POULTRY PROCESSORS Ban on U.S. chicken still hurts industry
Russia has reduced is chicken imports since the steel tariffs took effect.
STATE COLLEGE, Pa. (AP) -- Poultry producers survived last year's bout with avian flu. But could steel tariffs do them in?
A Russian ban on U.S. chicken imports devastated the market for dark meat, sending broiler prices down more than 20 percent in 2002, and cut off American poultry farmers' largest export market.
That has led to stockpiling of dark meat at home -- which means processors need fewer new broilers from farmers.
"It's trickling down to people like us, who are definitely seeing a slowdown in the number of birds that we're growing on an annual basis," said Dan Heller of Flintrock Farm in Lititz.
"I'd say we're seeing between a 10 [percent] and 15 percent slowdown, which is directly related to our revenue.

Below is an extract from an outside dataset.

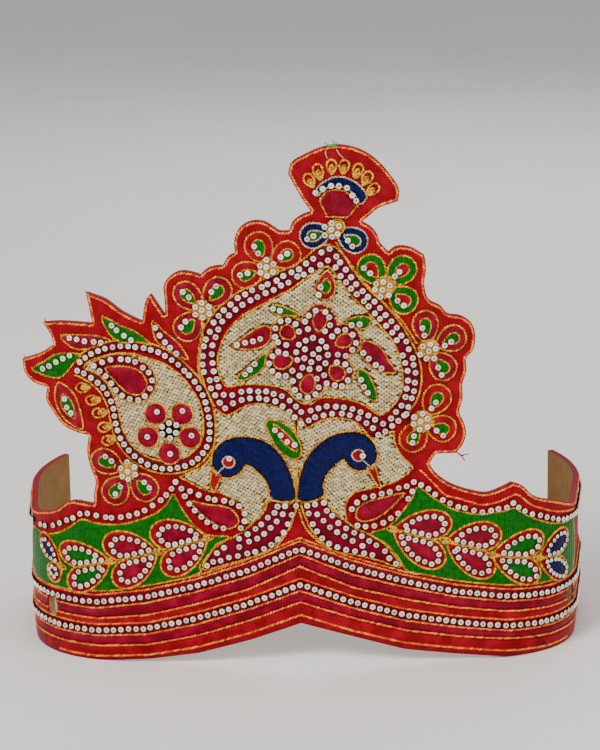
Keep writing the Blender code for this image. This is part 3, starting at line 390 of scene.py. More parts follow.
# Loops of gold thread: the point that each is tied down at, then its far end.
FAN_LOOPS = (
    ((7.6, 187.6), (4.4, 193.0)), ((10.2, 190.2), (8.4, 196.8)), ((14.2, 192.4), (14.2, 198.4)),
    ((18.2, 192.4), (19.4, 198.2)), ((22.8, 190.6), (24.8, 196.6)), ((25.6, 188.2), (28.8, 193.4)),
    ((27.0, 184.4), (31.6, 188.6)))
SIDE_LOOPS = (
    ((-79, 110.2), (-85.4, 109.4)), ((-75, 105.7), (-81.4, 104.7)), ((-72.6, 101), (-79, 99.6)),
    ((-70.8, 95.6), (-77, 94)), ((-69.6, 90.6), (-75.6, 88.6)))
# Petal pairs round the band: the hub, then the far end and the width of the upper and lower petal.
BAND_PAIRS = {
    "petal_pair_1": ((-95.4, 36.8), ((-106.7, 47.2, 8.2), (-101.6, 30.4, 7.8))),
    "petal_pair_2": ((-74.4, 40.8), ((-95.2, 43.7, 10.6), (-91.0, 28.8, 10.4))),
    "petal_pair_3": ((-55.6, 45.4), ((-76.4, 48.6, 12.0), (-72.2, 31.9, 11.6))),
    "petal_pair_4": ((-36.0, 51.4), ((-57.6, 53.2, 12.4), (-52.8, 37.3, 11.6))),
    "petal_pair_5": ((36.3, 54.4), ((58.2, 56.6, 12.0), (54.9, 39.8, 12.0))),
    "petal_pair_6": ((56.6, 49.0), ((77.4, 50.8, 12.0), (74.3, 34.8, 11.6))),
    "petal_pair_7": ((74.6, 42.4), ((94.9, 47.2, 11.4), (93.0, 30.8, 10.6))),
    "petal_pair_8": ((93.4, 38.8), ((109.6, 45.8, 9.8), (109.0, 28.6, 9.4)))}
# Flower hubs of gold thread: s, z, radius.
GOLD_HUBS = (
    (16, 172.9, 2.8), (-8, 156.8, 2.3), (-32.2, 141.1, 2.3), (35.2, 151.3, 2.3), (49.9, 125.4, 2.3),
    (46.8, 98.6, 2.3))
CREST_CORE = ((-9, 97), (-5.4, 94.6), (-1.6, 90.4), (-0.4, 86.8), (-3, 87.8), (-6.6, 91.6))
EYES = ((-26.4, 82.2), (22.7, 84.5))
TAIL_GROUNDS = (
    ((-37.5, 39), (-33, 47.6), (-30, 50), (-22, 54), (-13.4, 62.6), (-11.4, 66.4), (-1.4, 66.6), (-2.4, 60),
     (-5.4, 53), (-10.4, 47.6), (-18, 44.2), (-28, 41)),
    ((1, 66.6), (9, 67.6), (13, 63), (20, 56.4), (27, 52.4), (33, 48), (38.4, 39.4), (30, 42.2), (22, 44.6),
     (14, 46), (8, 50.4), (3.6, 57)))


# Heights over the middle of the card, in millimetres.
CLOTH = 1.2
PAD = 0.95
THIN = 0.35
ON_GROUND = 1.7
STONE_SIZE = 2.4
STONE_PITCH = 2.9
PAD_PITCH = 1.4
WIDE_PITCH = 3.0
WELD = 0.02
# Thickness of the couched gold: the band's cords and edges, and the lines round motifs.
CORD_THICK = 0.85
LINE_THICK = 0.8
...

It obviously hurts."
Chicken was the top U.S. export to Russia, bringing in $600 million to $700 million per year. In February 2002, Russia imported 193 million pounds of American broilers, according to Bryan Vasseur, director of the Institute of Ranch Management at Texas Christian University.
And while Americans prefer white meat -- which makes up only half of the chicken by volume -- Russians prefer dark meat, which helps to balance out the market.
"Trading with Russia was very beneficial to the industry," said Greg Martin, Penn State University poultry extension agent in Lancaster County.
Ban on U.S. chicken
But in March 2002, Russia began an on-again, off-again ban on U.S. chicken, complaining of unsanitary conditions in processing plants and demanding stricter inspections of American birds.
"They were requiring inspections of individual groups of birds, and they wanted to have veterinarians from Russia come over and inspect every single one of our plants," said R. Michael Hulet, associate professor of poultry science at Penn State.
Katarina Keller, an international trade expert and assistant professor of economics at Susquehanna University in Selinsgrove, said the health concerns were probably a smoke screen for a policy aimed at retaliating for U.S. steel tariffs -- which are expected to cost Russia $750 million in exports per year -- and protecting Russia's fledgling poultry industry.
"I think that the whole thing is originating from the fact that the American chicken is kind of taking over the Russian chicken market," said Keller, adding that about 70 percent of the chicken consumed in Russia comes from the United States.
"They are kind of picking on a big issue for us because steel is a big issue for them," Keller said. "That's not officially stated, but that's the only way I can read this."
Restrictions continued
Russia lifted the ban in April 2002, and exports resumed a month later. But additional restrictions kept Russian imports to about one-sixth their previous level, Vasseur said.
Bill Robinson, who raises broilers for Kreamer Feed in Snyder County, said the Russian embargo came at a particularly bad time.
Exports already were suffering because of outbreaks of avian flu in Pennsylvania, Virginia, West Virginia and North Carolina, and exotic Newcastle disease in California, Arizona and Nevada. On top of that, an East Coast drought resulted in higher feed prices.
Farmers -- whose prices are often fixed in contracts -- may have made out better than processors. Since December, Tyson Foods Inc., the world's largest meat producer, has closed plants in Oklahoma, Florida and Maryland.
Even though U.S. exports were back up to 153 million pounds in February 2003, Vasseur said, Tyson and other exporters have to work through a backlog of frozen meat before they can bring production back to pre-embargo levels.
"We still have that glut, or that stockpile of dark meat," Vasseur said. "We're working through it now, but we're still not up to the levels of spring of 2002."